↓

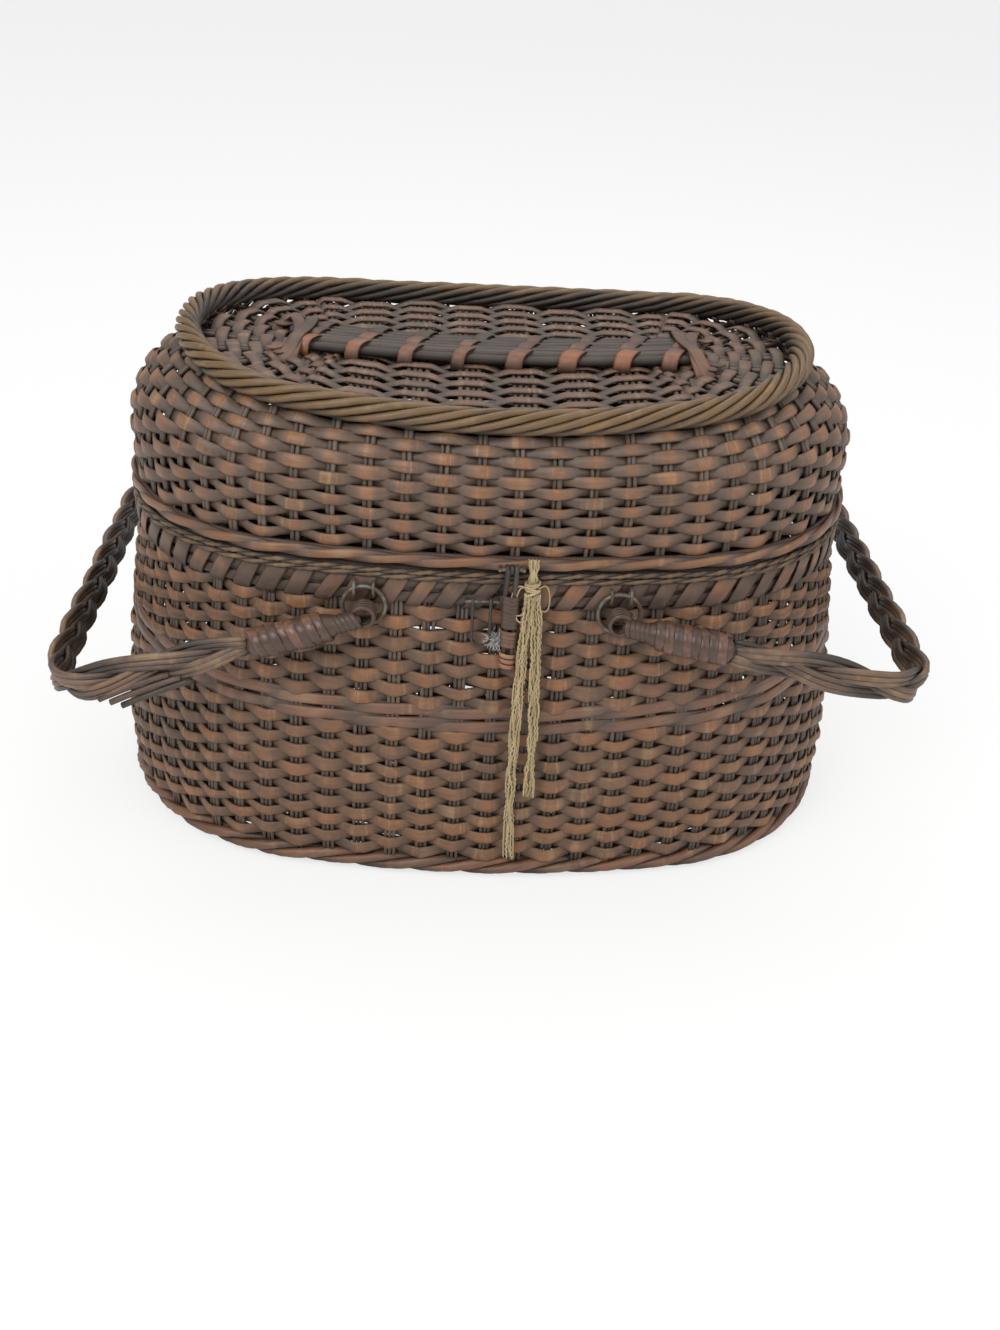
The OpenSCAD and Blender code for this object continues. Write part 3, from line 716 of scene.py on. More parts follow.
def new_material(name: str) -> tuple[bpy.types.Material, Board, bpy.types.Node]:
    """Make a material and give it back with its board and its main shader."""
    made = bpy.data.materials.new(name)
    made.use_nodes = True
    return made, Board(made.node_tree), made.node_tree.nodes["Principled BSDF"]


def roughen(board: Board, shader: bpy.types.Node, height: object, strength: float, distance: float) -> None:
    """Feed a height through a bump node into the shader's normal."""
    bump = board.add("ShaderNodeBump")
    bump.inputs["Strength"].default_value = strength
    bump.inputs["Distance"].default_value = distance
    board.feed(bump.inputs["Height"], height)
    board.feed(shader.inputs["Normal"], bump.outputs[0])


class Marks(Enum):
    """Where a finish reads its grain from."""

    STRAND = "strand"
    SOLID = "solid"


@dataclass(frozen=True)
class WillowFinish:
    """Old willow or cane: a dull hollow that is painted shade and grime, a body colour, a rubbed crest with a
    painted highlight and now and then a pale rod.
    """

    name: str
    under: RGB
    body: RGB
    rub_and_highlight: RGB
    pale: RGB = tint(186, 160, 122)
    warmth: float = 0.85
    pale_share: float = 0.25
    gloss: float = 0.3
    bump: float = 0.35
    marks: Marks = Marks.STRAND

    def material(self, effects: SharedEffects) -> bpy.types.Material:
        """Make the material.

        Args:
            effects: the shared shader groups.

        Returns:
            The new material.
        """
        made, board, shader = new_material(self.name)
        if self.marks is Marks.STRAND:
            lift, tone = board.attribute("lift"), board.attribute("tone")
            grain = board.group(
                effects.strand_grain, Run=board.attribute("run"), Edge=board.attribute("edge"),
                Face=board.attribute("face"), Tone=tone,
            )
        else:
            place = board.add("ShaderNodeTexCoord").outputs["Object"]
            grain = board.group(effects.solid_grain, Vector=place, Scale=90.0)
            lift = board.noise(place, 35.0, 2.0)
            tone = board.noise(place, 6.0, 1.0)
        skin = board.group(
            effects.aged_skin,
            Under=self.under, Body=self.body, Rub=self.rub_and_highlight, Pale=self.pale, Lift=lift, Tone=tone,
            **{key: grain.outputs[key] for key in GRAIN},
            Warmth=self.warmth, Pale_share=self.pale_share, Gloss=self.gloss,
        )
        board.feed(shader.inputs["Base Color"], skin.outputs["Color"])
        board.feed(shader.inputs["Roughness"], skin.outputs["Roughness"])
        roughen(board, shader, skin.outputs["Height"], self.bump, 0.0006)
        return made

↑

WHAT TO PRODUCE: Of the lines in this listing, report how many contain the string "from", and give the number only.

TASK RESULT: 2